— Problem to solve —
Starting at the line that contains "Continue the Blender" and stopping at the line that contains "COVE_SEGMENTS = 24", repeat every line exactly, the two end lines included, and nothing else.

— Provided data —
━━━━━━━━━━━━━━━━

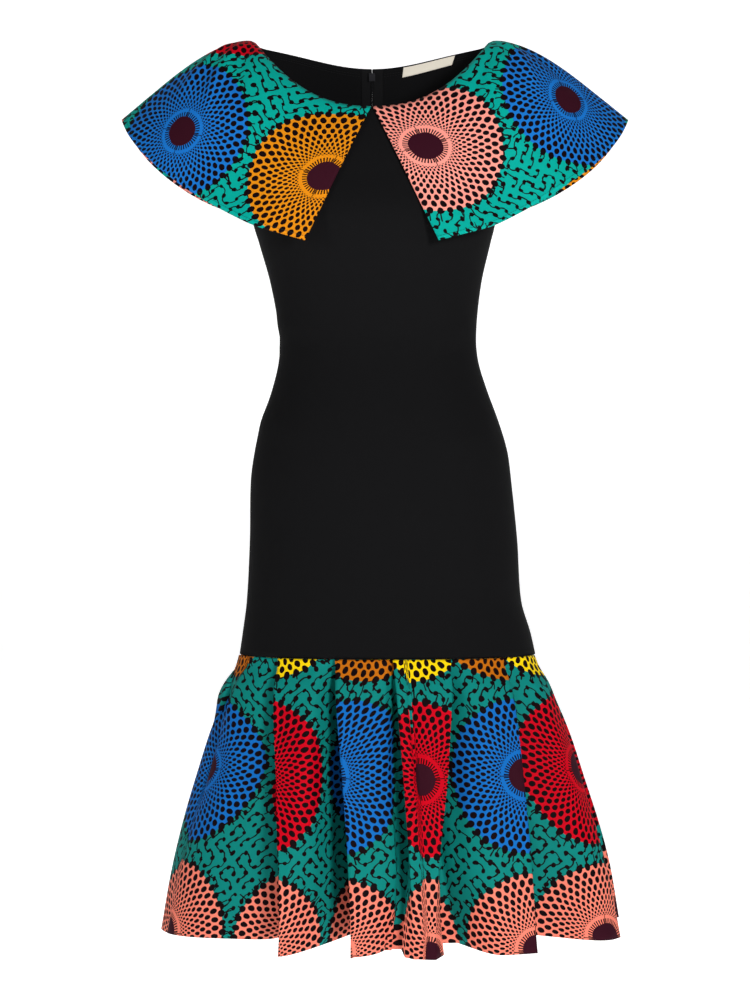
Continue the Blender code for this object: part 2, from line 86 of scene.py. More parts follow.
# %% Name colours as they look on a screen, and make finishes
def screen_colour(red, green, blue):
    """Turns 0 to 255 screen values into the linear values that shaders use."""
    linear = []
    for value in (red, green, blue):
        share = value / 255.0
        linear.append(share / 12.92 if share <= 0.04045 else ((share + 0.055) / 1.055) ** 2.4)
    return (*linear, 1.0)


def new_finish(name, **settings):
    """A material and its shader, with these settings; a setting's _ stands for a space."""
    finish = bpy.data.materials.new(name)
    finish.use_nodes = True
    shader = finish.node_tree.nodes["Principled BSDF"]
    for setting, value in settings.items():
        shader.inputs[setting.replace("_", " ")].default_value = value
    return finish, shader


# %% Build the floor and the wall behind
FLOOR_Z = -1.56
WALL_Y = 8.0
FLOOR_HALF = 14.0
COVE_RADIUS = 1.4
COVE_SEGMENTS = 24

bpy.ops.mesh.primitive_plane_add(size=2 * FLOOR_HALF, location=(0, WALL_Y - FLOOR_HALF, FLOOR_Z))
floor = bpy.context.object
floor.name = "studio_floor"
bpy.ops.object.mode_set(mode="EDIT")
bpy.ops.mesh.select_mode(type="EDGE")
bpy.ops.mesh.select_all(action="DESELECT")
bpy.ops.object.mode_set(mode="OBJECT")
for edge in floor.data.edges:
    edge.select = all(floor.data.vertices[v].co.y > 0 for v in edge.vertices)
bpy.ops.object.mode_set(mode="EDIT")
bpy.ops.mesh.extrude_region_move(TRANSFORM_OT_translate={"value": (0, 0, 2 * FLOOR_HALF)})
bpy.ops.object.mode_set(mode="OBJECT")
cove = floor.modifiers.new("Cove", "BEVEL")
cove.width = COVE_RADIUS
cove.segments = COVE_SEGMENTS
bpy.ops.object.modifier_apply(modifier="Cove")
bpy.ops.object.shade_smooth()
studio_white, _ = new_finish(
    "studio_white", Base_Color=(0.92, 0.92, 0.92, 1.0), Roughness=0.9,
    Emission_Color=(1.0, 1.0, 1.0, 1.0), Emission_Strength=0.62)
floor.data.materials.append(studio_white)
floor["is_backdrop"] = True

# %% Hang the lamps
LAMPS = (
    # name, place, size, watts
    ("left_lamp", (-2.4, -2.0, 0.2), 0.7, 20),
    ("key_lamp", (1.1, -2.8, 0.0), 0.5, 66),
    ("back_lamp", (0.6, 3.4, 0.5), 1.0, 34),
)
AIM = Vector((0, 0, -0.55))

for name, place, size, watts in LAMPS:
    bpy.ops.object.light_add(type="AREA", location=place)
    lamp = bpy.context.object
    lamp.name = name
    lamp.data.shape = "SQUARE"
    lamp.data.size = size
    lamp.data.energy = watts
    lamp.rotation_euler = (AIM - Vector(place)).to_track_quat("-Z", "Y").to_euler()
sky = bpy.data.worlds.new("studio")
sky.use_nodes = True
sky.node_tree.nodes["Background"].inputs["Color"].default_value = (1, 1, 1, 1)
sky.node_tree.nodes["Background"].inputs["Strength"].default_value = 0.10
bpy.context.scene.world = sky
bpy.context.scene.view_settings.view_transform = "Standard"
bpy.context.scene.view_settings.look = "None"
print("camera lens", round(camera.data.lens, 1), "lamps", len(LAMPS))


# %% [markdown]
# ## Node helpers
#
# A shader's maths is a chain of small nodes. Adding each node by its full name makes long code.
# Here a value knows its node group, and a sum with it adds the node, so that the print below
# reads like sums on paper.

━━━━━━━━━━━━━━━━

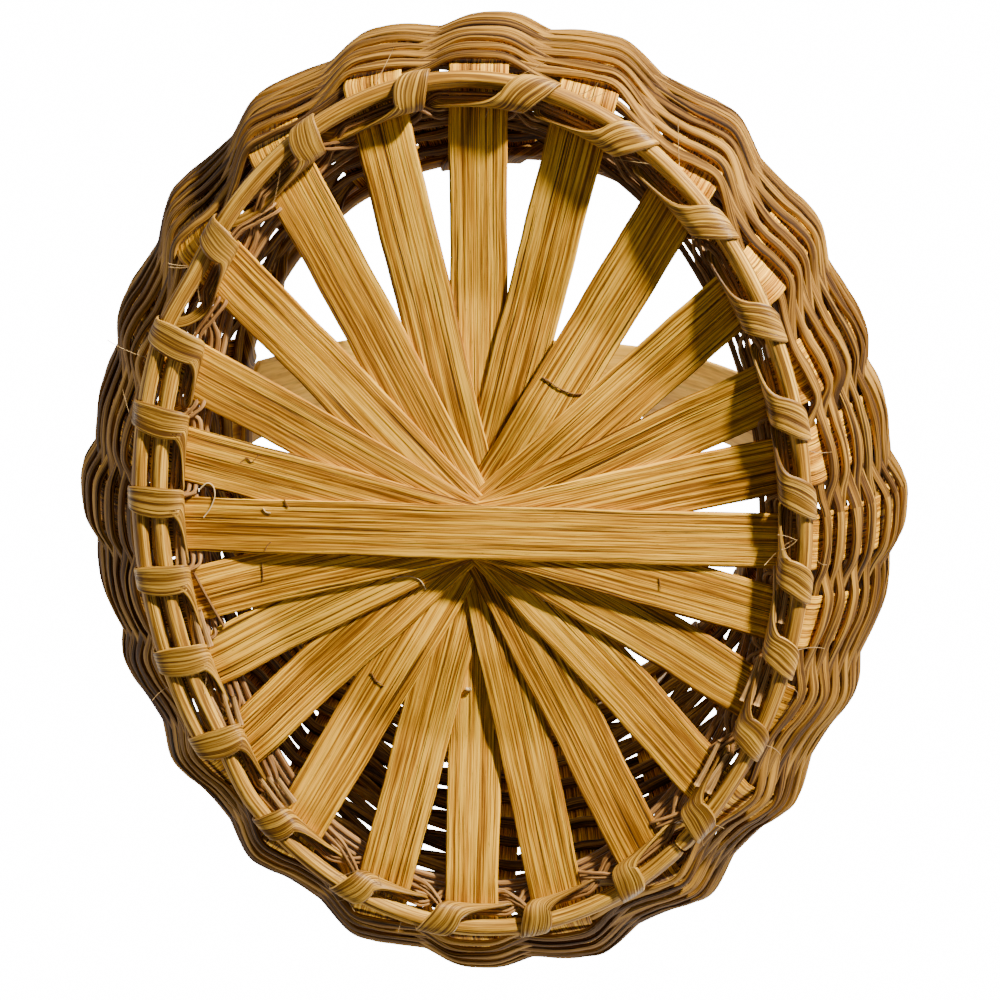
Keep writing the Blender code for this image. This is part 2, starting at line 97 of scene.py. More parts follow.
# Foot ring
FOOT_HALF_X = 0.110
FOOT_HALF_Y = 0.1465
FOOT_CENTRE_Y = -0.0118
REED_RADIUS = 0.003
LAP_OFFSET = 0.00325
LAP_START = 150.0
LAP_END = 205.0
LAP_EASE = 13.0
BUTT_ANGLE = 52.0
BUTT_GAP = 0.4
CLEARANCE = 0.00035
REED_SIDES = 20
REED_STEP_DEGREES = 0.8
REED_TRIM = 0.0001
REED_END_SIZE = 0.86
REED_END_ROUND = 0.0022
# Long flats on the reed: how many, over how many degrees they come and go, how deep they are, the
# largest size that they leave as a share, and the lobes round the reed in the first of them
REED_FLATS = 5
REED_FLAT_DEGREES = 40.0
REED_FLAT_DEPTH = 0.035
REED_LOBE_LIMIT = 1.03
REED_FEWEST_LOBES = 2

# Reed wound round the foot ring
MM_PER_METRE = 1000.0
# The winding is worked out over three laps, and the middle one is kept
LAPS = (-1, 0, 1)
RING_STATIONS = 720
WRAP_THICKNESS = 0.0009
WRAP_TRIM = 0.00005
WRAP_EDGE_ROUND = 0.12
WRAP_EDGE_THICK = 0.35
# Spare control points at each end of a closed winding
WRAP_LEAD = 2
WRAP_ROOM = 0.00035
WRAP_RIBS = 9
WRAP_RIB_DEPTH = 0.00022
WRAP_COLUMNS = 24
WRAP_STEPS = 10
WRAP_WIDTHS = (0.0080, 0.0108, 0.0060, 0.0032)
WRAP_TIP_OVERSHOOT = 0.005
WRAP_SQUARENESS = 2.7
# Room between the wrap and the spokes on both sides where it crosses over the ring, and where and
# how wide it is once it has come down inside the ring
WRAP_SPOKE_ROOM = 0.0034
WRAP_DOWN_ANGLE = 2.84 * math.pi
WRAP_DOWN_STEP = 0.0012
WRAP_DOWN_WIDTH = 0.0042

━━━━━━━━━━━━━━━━

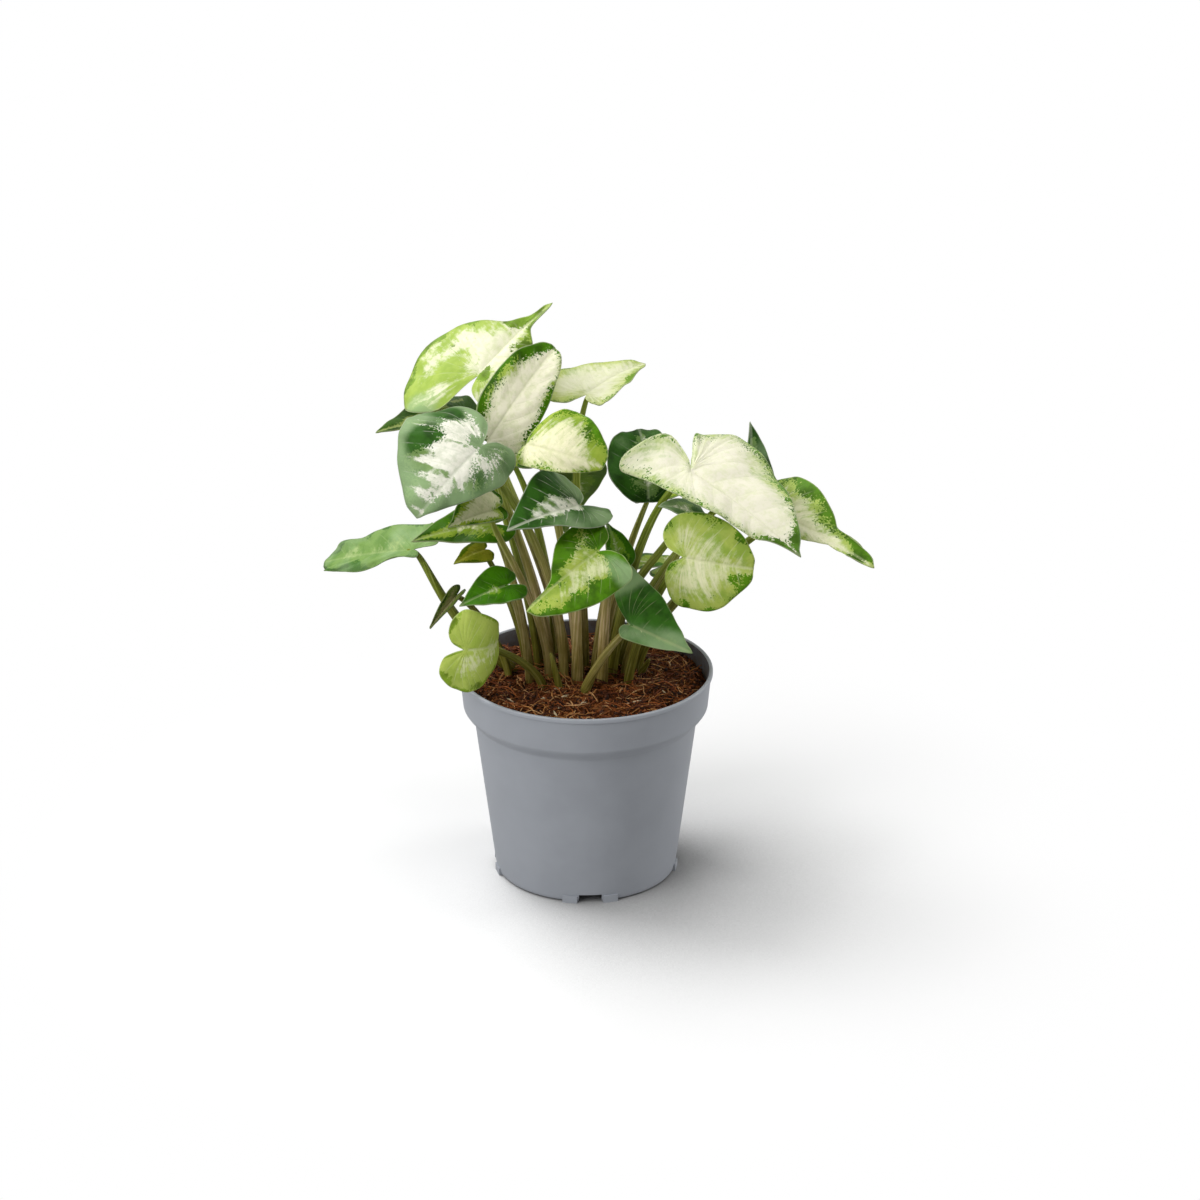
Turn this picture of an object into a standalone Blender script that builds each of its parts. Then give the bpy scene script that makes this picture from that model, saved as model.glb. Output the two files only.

━━━━━━━━━━━━━━━━

— Task response —
Continue the Blender code for this object: part 2, from line 86 of scene.py. More parts follow.
# %% Name colours as they look on a screen, and make finishes
def screen_colour(red, green, blue):
    """Turns 0 to 255 screen values into the linear values that shaders use."""
    linear = []
    for value in (red, green, blue):
        share = value / 255.0
        linear.append(share / 12.92 if share <= 0.04045 else ((share + 0.055) / 1.055) ** 2.4)
    return (*linear, 1.0)


def new_finish(name, **settings):
    """A material and its shader, with these settings; a setting's _ stands for a space."""
    finish = bpy.data.materials.new(name)
    finish.use_nodes = True
    shader = finish.node_tree.nodes["Principled BSDF"]
    for setting, value in settings.items():
        shader.inputs[setting.replace("_", " ")].default_value = value
    return finish, shader


# %% Build the floor and the wall behind
FLOOR_Z = -1.56
WALL_Y = 8.0
FLOOR_HALF = 14.0
COVE_RADIUS = 1.4
COVE_SEGMENTS = 24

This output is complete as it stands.